What is a Harmonic Number?

The nth harmonic number, written \(H(n)\), is the sum of the reciprocals of the first n positive integers: $$H(n) = 1 + \frac{1}{2} + \frac{1}{3} + \cdots + \frac{1}{n}.$$ It is the partial sum of the famous harmonic series, one of the most important slowly-diverging series in mathematics. Although each added term gets smaller, the total grows without bound as n increases — just very slowly, roughly like the natural logarithm of n.

Stacked unit fractions summing to a harmonic number
A harmonic number is the sum of the unit fractions \(1, \frac{1}{2}, \frac{1}{3}, \ldots\) up to \(\frac{1}{n}\).

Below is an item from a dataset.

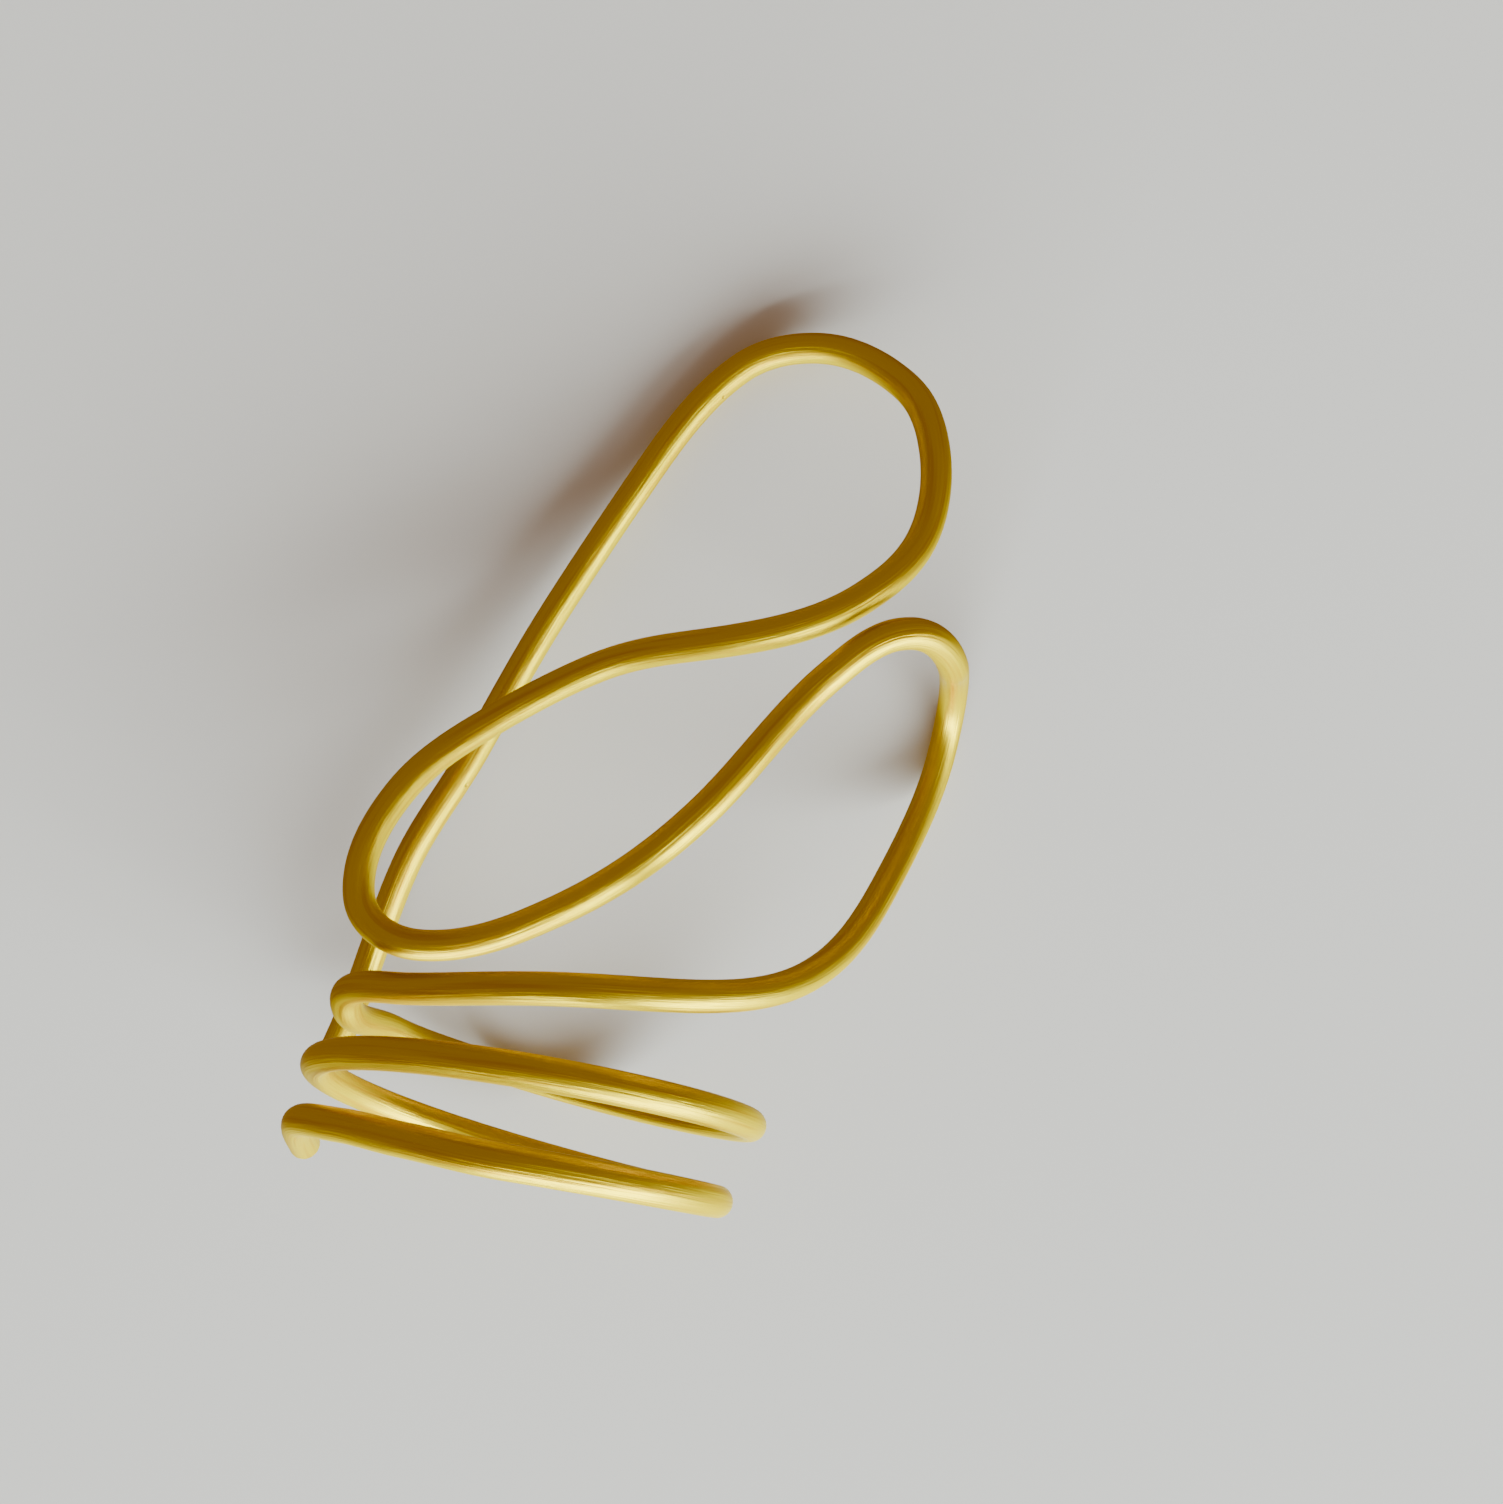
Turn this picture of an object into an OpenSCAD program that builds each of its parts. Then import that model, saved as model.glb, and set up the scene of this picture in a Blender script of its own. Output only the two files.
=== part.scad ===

How to Use This Calculator

Enter a positive whole number \(n\) (the number of terms) and the calculator sums \(\frac{1}{k}\) from \(k = 1\) up to \(k = n\). The result is the exact decimal value of \(H(n)\). You can compare it to the approximation \(H(n) \approx \ln(n) + \gamma\), where \(\gamma \approx 0.5772\) is the Euler–Mascheroni constant; this estimate becomes very accurate for large n.

The Formula Explained

The defining formula is $$H(n) = \sum_{k=1}^{n} \frac{1}{k}.$$ There is no simple closed form, so the value is computed term by term. For example, $$H(4) = 1 + \frac{1}{2} + \frac{1}{3} + \frac{1}{4} = 1 + 0.5 + 0.333\ldots + 0.25 = 2.08333\ldots$$

Harmonic series area approximated by curve 1/x
The harmonic sum corresponds to the total area of unit-width rectangles under the curve \(y = \frac{1}{x}\).

Worked Example

For \(n = 5\): $$H(5) = 1 + \frac{1}{2} + \frac{1}{3} + \frac{1}{4} + \frac{1}{5} = 1 + 0.5 + 0.333333 + 0.25 + 0.2 = 2.283333.$$ The calculator returns this directly.

FAQ

Does the harmonic series converge? No. The infinite harmonic series diverges, so \(H(n)\) keeps growing as n grows, though extremely slowly.

What is H(1)? \(H(1) = 1\), since the sum has a single term, \(\frac{1}{1}\).

Why is it called "harmonic"? The name comes from music: the wavelengths of overtones of a vibrating string are \(1, \frac{1}{2}, \frac{1}{3}, \frac{1}{4}, \ldots\) of the fundamental wavelength.